Files
OmniParser/omnitool/readme.md
2025-02-05 11:11:08 -08:00

4.1 KiB

OmniTool Header

OmniTool

Control a Windows 11 VM with OmniParser + your vision model of choice.

Highlights:

  1. OmniParser V2 is 60% faster than V1 and now understands a wide variety of OS, app and inside app icons!
  2. OmniBox uses 50% less disk space than other Windows VMs for agent testing, whilst providing the same computer use API
  3. OmniTool supports out of the box the following vision models - OpenAI (4o/o1/o3-mini), DeepSeek (R1), Qwen (2.5VL) or Anthropic Computer Use

Overview

There are three components:

omniparserserver FastAPI server running OmniParser V2.
omnibox A Windows 11 VM running in a Docker container.
gradio UI to provide commands and watch reasoning + execution on OmniBox

Notes:

  1. Though OmniParser V2 can run on a CPU, we have separated this out if you want to run it fast on a GPU machine
  2. The OmniBox Windows 11 VM docker is dependent on KVM so can only run quickly on Windows and Linux. This can run on a CPU machine (doesn't need GPU).
  3. The Gradio UI can also run on a CPU machine. We suggest running omnibox and gradio on the same CPU machine and omniparserserver on a GPU server.

Setup

  1. omniparserserver:

    a. If you already have a conda environment for OmniParser, you can use that. Else follow the following steps to create one

    b. Ensure conda is installed with conda --version or install from the Anaconda website

    c. Navigate to the root of the repo with cd OmniParser

    d. Create a conda python environment with conda create -n "omni" python==3.12

    e. Set the python environment to be used with conda activate omni

    f. Install the dependencies with pip install -r requirements.txt

    g. Continue from here if you already had the conda environment.

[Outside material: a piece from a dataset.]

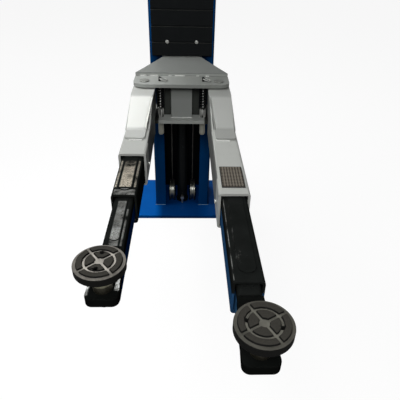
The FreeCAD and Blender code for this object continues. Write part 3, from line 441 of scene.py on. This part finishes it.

    h. Ensure you have the weights downloaded in weights folder. If not download them with: for folder in icon_caption_florence icon_detect icon_detect_v1_5; do huggingface-cli download microsoft/OmniParser --local-dir weights/ --repo-type model --include "$folder/*"; done

    h. Navigate to the server directory with cd OmniParser/omnitool/omniparserserver

    i. Start the server with python -m omniparserserver

  2. omnibox:

    a. Install Docker Desktop

    b. Visit Microsoft Evaluation Center, accept the Terms of Service, and download a Windows 11 Enterprise Evaluation (90-day trial, English, United States) ISO file [~6GB]. Rename the file to custom.iso and copy it to the directory OmniParser/omnitool/omnibox/vm/win11iso

    c. Navigate to vm management script directory withcd OmniParser/omnitool/omnibox/scripts

    d. Build the docker container [400MB] and install the ISO to a storage folder [20GB] with ./manage_vm.sh create

    e. After creating the first time it will store a save of the VM state in vm/win11storage. You can then manage the VM with ./manage_vm.sh start and ./manage_vm.sh stop. To delete the VM, use ./manage_vm.sh delete and delete the OmniParser/omnitool/omnibox/vm/win11storage directory.

  3. gradio:

    a. Navigate to the gradio directory with cd OmniParser/omnitool/gradio

    b. Ensure you have activated the conda python environment with conda activate omni

    c. Start the server with python app.py --windows_host_url localhost:8006 --omniparser_server_url localhost:8000

    d. Open the URL in the terminal output, set your API Key and start playing with the AI agent!